## Exercise directions
Print the first line of the material below and each line after it, exactly as written, ending with the line that contains "import * as".

## Stored data
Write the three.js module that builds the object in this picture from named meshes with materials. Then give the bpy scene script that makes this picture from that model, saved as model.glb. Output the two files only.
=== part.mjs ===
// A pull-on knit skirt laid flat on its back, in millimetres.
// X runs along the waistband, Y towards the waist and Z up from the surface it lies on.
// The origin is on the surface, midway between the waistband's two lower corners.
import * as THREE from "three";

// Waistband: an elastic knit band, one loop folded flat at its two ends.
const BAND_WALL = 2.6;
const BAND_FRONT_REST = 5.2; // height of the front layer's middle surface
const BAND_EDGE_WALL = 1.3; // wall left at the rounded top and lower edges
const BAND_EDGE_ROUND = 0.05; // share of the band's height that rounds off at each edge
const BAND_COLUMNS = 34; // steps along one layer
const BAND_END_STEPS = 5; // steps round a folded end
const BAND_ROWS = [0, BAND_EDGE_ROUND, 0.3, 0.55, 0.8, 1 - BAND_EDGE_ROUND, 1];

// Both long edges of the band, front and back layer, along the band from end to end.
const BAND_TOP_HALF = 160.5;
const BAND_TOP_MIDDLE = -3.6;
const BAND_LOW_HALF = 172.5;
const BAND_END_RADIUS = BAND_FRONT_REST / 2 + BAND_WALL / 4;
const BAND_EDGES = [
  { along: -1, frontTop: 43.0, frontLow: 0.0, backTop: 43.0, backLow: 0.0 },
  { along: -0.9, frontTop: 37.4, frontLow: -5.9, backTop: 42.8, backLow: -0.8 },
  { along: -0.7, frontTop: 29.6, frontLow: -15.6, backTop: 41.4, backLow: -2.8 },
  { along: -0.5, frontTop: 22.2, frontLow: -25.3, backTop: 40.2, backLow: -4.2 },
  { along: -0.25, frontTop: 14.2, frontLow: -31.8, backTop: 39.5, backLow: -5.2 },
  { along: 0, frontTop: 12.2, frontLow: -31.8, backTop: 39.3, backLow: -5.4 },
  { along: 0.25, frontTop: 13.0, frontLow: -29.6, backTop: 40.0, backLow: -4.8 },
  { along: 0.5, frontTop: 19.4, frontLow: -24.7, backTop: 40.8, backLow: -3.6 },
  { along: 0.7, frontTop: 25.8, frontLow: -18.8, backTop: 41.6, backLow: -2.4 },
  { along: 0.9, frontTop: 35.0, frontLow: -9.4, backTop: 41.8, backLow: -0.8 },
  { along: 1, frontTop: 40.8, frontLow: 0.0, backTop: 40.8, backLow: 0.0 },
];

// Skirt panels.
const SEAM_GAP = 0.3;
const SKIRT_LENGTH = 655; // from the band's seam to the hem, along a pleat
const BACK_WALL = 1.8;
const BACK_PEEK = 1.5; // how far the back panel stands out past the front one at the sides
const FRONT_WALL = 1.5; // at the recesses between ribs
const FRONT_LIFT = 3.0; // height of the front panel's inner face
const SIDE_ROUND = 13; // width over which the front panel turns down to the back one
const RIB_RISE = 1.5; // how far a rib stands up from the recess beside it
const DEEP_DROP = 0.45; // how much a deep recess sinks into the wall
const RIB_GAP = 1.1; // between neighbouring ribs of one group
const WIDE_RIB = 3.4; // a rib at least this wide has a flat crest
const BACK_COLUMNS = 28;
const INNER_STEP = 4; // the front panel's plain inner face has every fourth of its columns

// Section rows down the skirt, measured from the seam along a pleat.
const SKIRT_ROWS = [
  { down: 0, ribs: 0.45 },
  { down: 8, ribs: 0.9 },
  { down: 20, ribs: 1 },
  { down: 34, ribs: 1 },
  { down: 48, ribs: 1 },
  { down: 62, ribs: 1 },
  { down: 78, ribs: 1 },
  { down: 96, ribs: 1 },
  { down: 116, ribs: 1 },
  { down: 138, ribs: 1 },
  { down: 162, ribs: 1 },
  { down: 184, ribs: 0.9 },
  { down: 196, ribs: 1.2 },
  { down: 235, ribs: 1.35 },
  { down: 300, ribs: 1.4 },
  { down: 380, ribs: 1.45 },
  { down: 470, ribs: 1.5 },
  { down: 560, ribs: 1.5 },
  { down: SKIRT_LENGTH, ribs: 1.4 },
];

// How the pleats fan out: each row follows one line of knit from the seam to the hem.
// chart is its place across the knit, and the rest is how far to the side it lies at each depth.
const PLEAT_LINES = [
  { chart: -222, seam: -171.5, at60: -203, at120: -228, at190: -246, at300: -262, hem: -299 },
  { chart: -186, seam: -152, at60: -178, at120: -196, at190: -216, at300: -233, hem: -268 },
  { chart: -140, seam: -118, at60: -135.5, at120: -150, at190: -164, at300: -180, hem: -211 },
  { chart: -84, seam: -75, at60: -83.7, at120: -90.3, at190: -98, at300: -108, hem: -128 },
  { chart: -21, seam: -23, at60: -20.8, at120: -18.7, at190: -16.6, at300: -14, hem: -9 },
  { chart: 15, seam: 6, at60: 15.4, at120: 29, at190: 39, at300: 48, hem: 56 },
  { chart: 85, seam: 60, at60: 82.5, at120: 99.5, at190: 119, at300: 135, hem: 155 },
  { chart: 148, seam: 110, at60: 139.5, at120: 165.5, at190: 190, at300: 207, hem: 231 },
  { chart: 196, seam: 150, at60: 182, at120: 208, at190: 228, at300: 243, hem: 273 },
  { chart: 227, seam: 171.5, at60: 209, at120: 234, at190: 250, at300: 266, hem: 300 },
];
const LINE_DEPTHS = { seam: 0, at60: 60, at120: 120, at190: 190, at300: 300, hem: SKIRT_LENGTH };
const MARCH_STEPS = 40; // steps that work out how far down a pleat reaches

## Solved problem
Write the three.js module that builds the object in this picture from named meshes with materials. Then give the bpy scene script that makes this picture from that model, saved as model.glb. Output the two files only.
=== part.mjs ===
// A pull-on knit skirt laid flat on its back, in millimetres.
// X runs along the waistband, Y towards the waist and Z up from the surface it lies on.
// The origin is on the surface, midway between the waistband's two lower corners.
import * as THREE from "three";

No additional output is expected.